Allí se encuentran, casi siempre en desorden y sin más guía que el propio instinto intelectual, los títulos pretendidos y otros raros que jamás se imaginó que alguien los pudiera escribir.

“Lo de la internet no es confiable. Imagínese que una consulta que hice sobre Arturo Borja salió que había muerto trágicamente asesinado a manos de unos indios en la Amazonia”, comenta Julián Villavicencio, de 72 años, un profesor fiscal ya jubilado que no deja de visitar la librería Nuevos Horizontes, la que queda frente al mercado, siempre con el afán de conseguir algo nuevo entre lo viejo. Con la espalda inclinada como si guardase reverencia permanente al sitio donde se encuentra, el hombre se deja llevar por su olfato de ávido lector por las rumas de libros y las infinitas paredes que lo trasladan hasta un altillo a media luz. Allí, cual William de Baskerville en la abadía benedictina de El Nombre de la Rosa, husmea, revisa, hurga, se maravilla, calcula. Con diez dólares puede llevar mucho.

Antes, recuerda, pudo conseguir allí mismo, luego de una exhaustiva búsqueda, una edición de El Perfil de la Quimera, de Raúl Andrade, muy antigua, editada por la Casa de la Cultura de Quito; también una Historia Universal de César Cantú, un texto en inglés de William Butler Yeats, con poesías escritas en su juventud, antes de ganar el Nobel, y las Tradiciones Peruanas de Ricardo Palma en excelente estado. Sus hallazgos los enumera como si fueran el logro de toda una vida.

Pero ahora —siguiendo el consejo del poeta Juan Secaira de que a esos lugares hay que ir sin ninguna compañía— busca la revista Libro Elegido en la que se entrevista a Ernesto Sábato y que, infelizmente, se le perdió durante un cambio de casa. “Una buena revista”, comenta, mientras un polvillo invisible lo hace estornudar tres veces. “Así mismo es esto”, dice, sin que nadie le pregunte nada, convencido de que esos zaguanes caliginosos le tienen preparada más de una sorpresa.

Luego se pierde por un pasillo angosto, también atiborrado de publicaciones de quién sabe cuándo, y se arregla los lentes para ver mejor y que nada se le escape. Muchos de los libros ya no tienen lomo y hay que bajarlos de sus altares para saber qué ofrecen.

Don Julián sabe que miles de personajes, desde el gaucho Martín Fierro hasta el coronel Aureliano Buendía, desde Gregorio Samsa hasta Andrés Chiliquinga, habitan silentes en medio de esas páginas, a la espera de que algún lector —de pocos recursos y muchas ansias— los descubra y se los lleve a casa.
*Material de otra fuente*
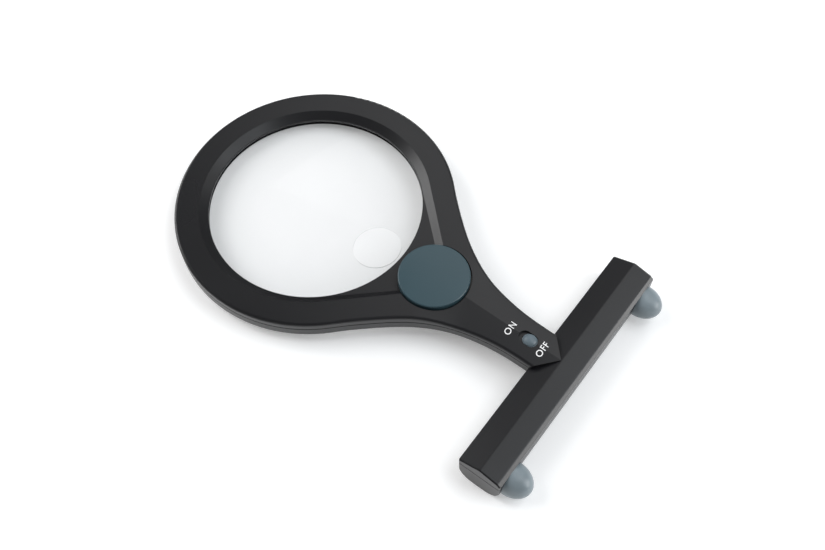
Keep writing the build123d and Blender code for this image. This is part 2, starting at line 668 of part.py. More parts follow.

Un aire espeso, como a poesía medieval, a libro antiguo sin leer, se filtra en el ambiente mientras los títulos se cruzan en los vértices de madera, en las repisas de fierro, en las paredes, en gavetas y cajones de madera, en todos los espacios posibles en donde las pilas de textos simulan construcciones diminutas a punto de colapsar.

Algunas de estas librerías —lugares en donde es posible traer a Borges por el jardín de los senderos que se bifurcan, según Luis Carlos Mussó— comenzaron en medio de los cangrejos amarrados y de las aguas sucias que salían del interior de la Plaza Central. Los vendedores instalaban mesas de madera a un costado de la calle 10 de Agosto y desde allí atendían los requerimientos de los estudiantes necesitados. Se vendían álgebras, textos de inglés, la Química de Vidal, el Escolar Ecuatoriano, pero también otros libros valiosos que algún intelectual pobre habrá vendido por unos pocos sucres para tener qué comer.

Luego de que una disposición municipal obligara a desalojar las aceras, la mayoría desapareció con libros y todo. Unos pocos —como la Nuevos Horizontes y la Librería Popular— se refugiaron en las cercanías y continuaron atendiendo, en el caso de la más surtida, con sus cerca de 40 mil textos.

El resto —ni siquiera don Julián— sabe a dónde fue a parar.

Algunas de estas librerías comenzaron entre cangrejos atados. A un costado de la calle 10 de Agosto, los vendedores atendían a los estudiantes necesitados. Vendían álgebras, textos de inglés, la Química de Vidal, el Escolar Ecuatoriano, pero también otros libros valiosos que algún intelectual pobre habrá vendido por unos pocos sucres para tener qué comer.